Il est frappant de constater que deux femmes, Hillary Clinton et Condoleezza Rice, se trouvent au firmament du monde politique américain. Il est parfaitement envisageable que ces deux personnalités s'affrontent en 2008 dans la course à la présidence. Les deux femmes ne comptent plus leurs partisans et partisanes.

Condoleezza Rice dit qu'elle ne nourrit aucune ambition politique. C'est probablement vrai. Seulement l'état d'esprit et les désirs sont des choses très versatiles. Pourrait-elle être proposée pour briguer la magistrature suprême?

Au Parti républicain il n'y a pas de successeur patent à même de prendre le relais des mains de George W. Bush. Les avantages présentés par Condoleezza Rice? Elle s'est faite à la force du poignet, elle n'a pas eu à atteler son wagon à une puissante locomotive politique. Sans son mari, Hillary Clinton n'aurait pas l'envergure politique qu'elle a.
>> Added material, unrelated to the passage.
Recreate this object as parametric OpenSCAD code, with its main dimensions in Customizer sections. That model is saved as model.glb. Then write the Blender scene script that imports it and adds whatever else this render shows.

En ce qui concerne les Afro-Américains, ils disent qu'ils seraient placés devant un choix difficile: par l'esprit ils sont pour Hillary, mais par le coeur ils penchent pour Condy. Les suffrages pourraient se répartir à raison de 40% pour Condy et 60% pour Hillary. Si 40% des Afro-Américains votaient pour la républicaine Condy, alors celle-ci remporterait la victoire.
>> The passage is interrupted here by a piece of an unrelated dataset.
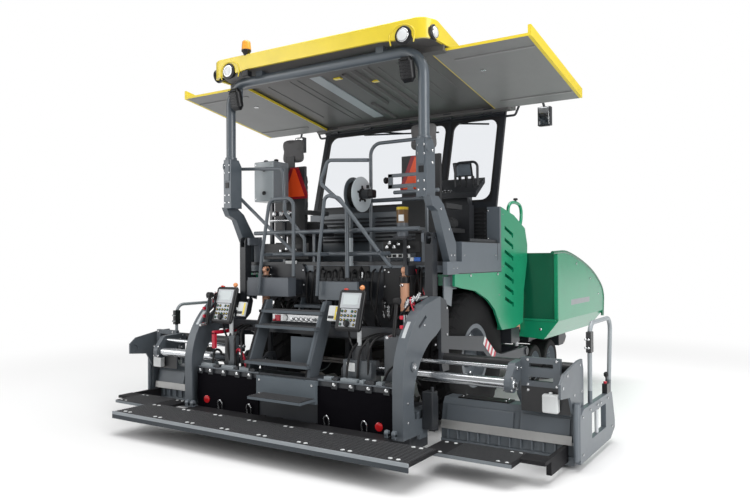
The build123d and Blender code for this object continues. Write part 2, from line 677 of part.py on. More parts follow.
def hopper_floor():
    """The conveyor floor with its centre ridge and the front apron."""
    half = FRAME_Y - FRAME_T
    end = FRAME_FRONT - 40
    floor = block(1240, end, -half, half, FLOOR_Z - FLOOR_T, FLOOR_Z)
    ridge = cross_plate([(-35, FLOOR_Z), (35, FLOOR_Z), (12, FLOOR_Z + 90), (-12, FLOOR_Z + 90)], 1240, end)
    apron = block(FRAME_FRONT - 20, FRAME_FRONT, -half, half, 700, 900)
    return total([floor, ridge, apron])


def conveyor_slats():
    """Two slat conveyors: bars across two chains on each side of the ridge."""
    parts = []
    count = int((FRAME_FRONT - 100 - 1300) / SLAT_PITCH)
    for i in range(count):
        x = 1300 + i * SLAT_PITCH
        parts.append(block(x, x + 30, 60, 520, FLOOR_Z, FLOOR_Z + SLAT_H))
    for y in (110, 470):
        parts.append(block(1290, 1340 + (count - 1) * SLAT_PITCH, y, y + 30, FLOOR_Z, FLOOR_Z + SLAT_H - 6))
    return both(total(parts))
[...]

La couleur de la peau ne serait pas une gêne pour Condoleezza en cas d'élection.

Une dernière question: l'Amérique est-elle prête à élire pour présidente une femme célibataire? 42% des Américaines sont dans cette situation. Pourquoi donc ne voteraient-elles pas pour une de leurs semblables?

En réalité, personne ne sait comment les Américains voteront pour une candidate de couleur à la présidence. Rien de précis ne peut être prédit ici.